> WRITTEN REQUEST: Output exactly the lines from the first one down to the line containing "key_height = 3.3", inclusive.

------

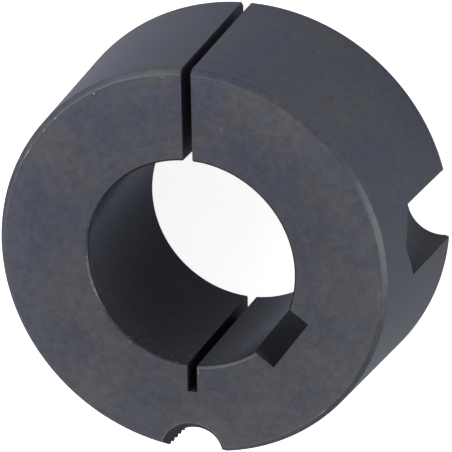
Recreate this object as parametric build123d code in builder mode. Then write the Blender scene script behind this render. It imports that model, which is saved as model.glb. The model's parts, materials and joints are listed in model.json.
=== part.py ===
"""Taper bush: a split, tapered ring that clamps a wheel hub onto a keyed shaft.

The bush stands on its large end. Z is the bore axis, with z = 0 on the large
end face, and the split points along +Y. Lengths are in millimetres and angles
in degrees, counted anticlockwise as seen from the small end.
"""

import os
from math import radians, tan

from build123d import *

# ---------------------------------------------------------------- the turned ring
large_end_d = 70.0  # over the sharp corner of the large end
bush_length = 31.8  # along the bore axis
flank_angle = 4.0  # taper on each side, 8 degrees included
bore_d = 35.0  # shaft diameter
large_end_chamfer = 1.0  # 45 degree break on the outer rim of the large end
small_end_chamfer = 0.85  # the same on the small end
bore_chamfer = 0.5  # break at both mouths of the bore

# ---------------------------------------------------------------- split, relief slot and keyway
split_angle = 90.0  # from +X: the saw cut right through the wall
split_width = 1.7
relief_from_split = 180.0  # a second cut, from the bore only, that lets the ring flex
relief_width = 1.7
relief_web = 6.8  # left standing between the relief slot and the jacking half-hole
key_from_split = -125.7
key_width = 10.0
key_height = 3.3  # keyway floor beyond the bore wall

# ---------------------------------------------------------------- screw half-holes in the flank
screw_inset = 1.6  # screw axes inside the large end's sharp corner
lock_hole_d = 11.9  # plain, and blind from the large end: the locking screws push here
lock_hole_depth = 18.8  # at full diameter
drill_point_angle = 118.0
drill_tip_d = 0.6  # the chisel edge of the drill leaves a small flat
lock_from_split = -84.8
lock_holes_apart = 180.0
jack_from_split = 180.0  # tapped right through: the jacking screw that frees the bush
jack_core_d = 8.8  # crest diameter of the 7/16 inch, 14 per inch thread
jack_mouth_d = 11.3  # countersunk just past the thread at both ends
jack_mouth_angle = 90.0

# ---------------------------------------------------------------- derived sizes
overrun = 1.0  # how far a cutting profile runs past the surface that it opens
bore_r = bore_d / 2
large_end_r = large_end_d / 2
small_end_r = large_end_r - bush_length * tan(radians(flank_angle))
key_floor_r = bore_r + key_height
screw_circle_r = large_end_r - screw_inset
lock_hole_r = lock_hole_d / 2
drill_tip_r = drill_tip_d / 2
drill_point_length = (lock_hole_r - drill_tip_r) / tan(radians(drill_point_angle / 2))
jack_core_r = jack_core_d / 2
relief_floor_r = screw_circle_r - jack_core_r - relief_web
first_lock_angle = split_angle + lock_from_split
lock_angles = (first_lock_angle, first_lock_angle + lock_holes_apart)


def cut_plane(angle):
    """Plane of the large end face, centred on the bore, with X pointing outward at an angle."""
    return Plane.XY.rotated((0, 0, angle))


def screw_plane(angle):
    """Plane through a screw axis, with X pointing outward and Y up the bush."""
    outward = Vector(1, 0, 0).rotate(Axis.Z, angle)
    sideways = outward.cross(Vector(0, 0, 1))
    return Plane(origin=outward * screw_circle_r, x_dir=outward, z_dir=sideways)


with BuildPart() as taper_bush:
    # The ring as turned: bore, two end faces and the tapered flank.
    with BuildSketch(Plane.XZ):
        with BuildLine():
            Polyline(
                (bore_r, 0),
                (large_end_r, 0),
                (small_end_r, bush_length),
                (bore_r, bush_length),
                close=True,
            )
        make_face()
    revolve(axis=Axis.Z)

    # The bore mouth and the outer rim of each end face are broken.
    for end, rim_chamfer in ((0, large_end_chamfer), (-1, small_end_chamfer)):
        end_face = taper_bush.faces().sort_by(Axis.Z)[end]
        chamfer(end_face.edges().sort_by(SortBy.RADIUS)[0], bore_chamfer)
        end_face = taper_bush.faces().sort_by(Axis.Z)[end]
        chamfer(end_face.edges().sort_by(SortBy.RADIUS)[-1], rim_chamfer)

    # Blind half-holes for the locking screws, with the drill's point left in.
    for lock_angle in lock_angles:
        drill = screw_plane(lock_angle)
        with BuildSketch(drill):
            with BuildLine():
                Polyline(
                    (0, -overrun),
                    (lock_hole_r, -overrun),
                    (lock_hole_r, lock_hole_depth),
                    (drill_tip_r, lock_hole_depth + drill_point_length),
                    (0, lock_hole_depth + drill_point_length),
                    close=True,
                )
            make_face()
        revolve(axis=Axis(drill.origin, (0, 0, 1)), mode=Mode.SUBTRACT)

    # The jacking screw's half-hole at its core size, countersunk at both ends.
    jack_foot = screw_plane(split_angle + jack_from_split).origin
    jack_top = jack_foot + Vector(0, 0, bush_length)
    with Locations(Plane(jack_foot, z_dir=(0, 0, -1)), Plane(jack_top, z_dir=(0, 0, 1))):
        CounterSinkHole(jack_core_r, jack_mouth_d / 2, counter_sink_angle=jack_mouth_angle)

    # Keyway, broached from end to end.
    with BuildSketch(cut_plane(split_angle + key_from_split)):
        Rectangle(key_floor_r, key_width, align=(Align.MIN, Align.CENTER))
    extrude(amount=bush_length, mode=Mode.SUBTRACT)

    # Relief slot, sawn outward from the bore.
    with BuildSketch(cut_plane(split_angle + relief_from_split)):
        Rectangle(relief_floor_r, relief_width, align=(Align.MIN, Align.CENTER))
    extrude(amount=bush_length, mode=Mode.SUBTRACT)

    # The split, right through the wall.
    with BuildSketch(cut_plane(split_angle)):
        Rectangle(large_end_r + overrun, split_width, align=(Align.MIN, Align.CENTER))
    extrude(amount=bush_length, mode=Mode.SUBTRACT)

taper_bush.part.label = "taper_bush"
os.makedirs("parts", exist_ok=True)
export_step(taper_bush.part, "parts/taper_bush.step")
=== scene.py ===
"""The looks of the taper bush: its finish, its thread and its worn edges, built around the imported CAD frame.

Lengths are in metres and angles in degrees, counted anticlockwise from +X as seen from the small end.
"""

import json
import math
from types import SimpleNamespace

import bmesh
import bpy
from mathutils import Matrix, Vector


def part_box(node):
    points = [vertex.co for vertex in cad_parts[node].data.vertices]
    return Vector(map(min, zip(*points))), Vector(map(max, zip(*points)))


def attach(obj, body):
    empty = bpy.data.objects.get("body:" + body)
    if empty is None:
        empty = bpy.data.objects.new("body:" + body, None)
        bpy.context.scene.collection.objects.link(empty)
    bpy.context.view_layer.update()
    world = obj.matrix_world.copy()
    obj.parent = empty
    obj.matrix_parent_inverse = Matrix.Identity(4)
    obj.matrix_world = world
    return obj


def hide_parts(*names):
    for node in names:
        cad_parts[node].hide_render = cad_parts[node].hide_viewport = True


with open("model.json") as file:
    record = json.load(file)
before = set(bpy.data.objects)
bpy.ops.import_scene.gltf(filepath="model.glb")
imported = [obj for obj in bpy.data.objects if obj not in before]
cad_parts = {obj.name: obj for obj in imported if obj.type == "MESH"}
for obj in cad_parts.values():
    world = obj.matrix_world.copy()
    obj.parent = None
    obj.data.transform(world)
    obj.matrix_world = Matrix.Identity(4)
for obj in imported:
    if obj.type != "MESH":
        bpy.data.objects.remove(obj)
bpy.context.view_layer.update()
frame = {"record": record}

# ---------------------------------------------------------------- sizes, from the frame where it holds them
mounts = {mount["name"]: mount for mount in frame["record"]["mounts"]}
node_low, node_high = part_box("taper_bush")
bush_length = node_high.z - node_low.z
bore_r = mounts["bore"]["dims"]["r_mm"] / 1000
jack_axis = Vector(mounts["jacking_half_hole"]["pos_m"])
lock_axes = [Vector(mounts["locking_half_hole_" + side]["pos_m"]) for side in "ab"]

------

> ANSWER FOR THIS EXERCISE:
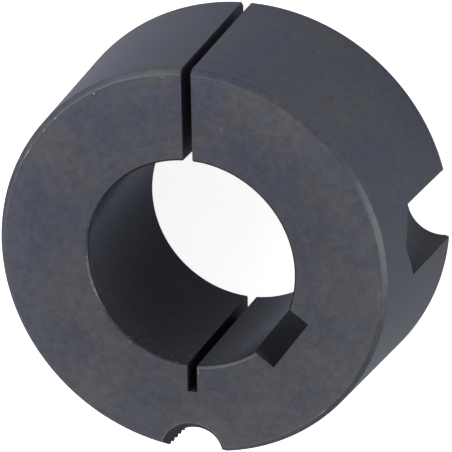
Recreate this object as parametric build123d code in builder mode. Then write the Blender scene script behind this render. It imports that model, which is saved as model.glb. The model's parts, materials and joints are listed in model.json.
=== part.py ===
"""Taper bush: a split, tapered ring that clamps a wheel hub onto a keyed shaft.

The bush stands on its large end. Z is the bore axis, with z = 0 on the large
end face, and the split points along +Y. Lengths are in millimetres and angles
in degrees, counted anticlockwise as seen from the small end.
"""

import os
from math import radians, tan

from build123d import *

# ---------------------------------------------------------------- the turned ring
large_end_d = 70.0  # over the sharp corner of the large end
bush_length = 31.8  # along the bore axis
flank_angle = 4.0  # taper on each side, 8 degrees included
bore_d = 35.0  # shaft diameter
large_end_chamfer = 1.0  # 45 degree break on the outer rim of the large end
small_end_chamfer = 0.85  # the same on the small end
bore_chamfer = 0.5  # break at both mouths of the bore

# ---------------------------------------------------------------- split, relief slot and keyway
split_angle = 90.0  # from +X: the saw cut right through the wall
split_width = 1.7
relief_from_split = 180.0  # a second cut, from the bore only, that lets the ring flex
relief_width = 1.7
relief_web = 6.8  # left standing between the relief slot and the jacking half-hole
key_from_split = -125.7
key_width = 10.0
key_height = 3.3  # keyway floor beyond the bore wall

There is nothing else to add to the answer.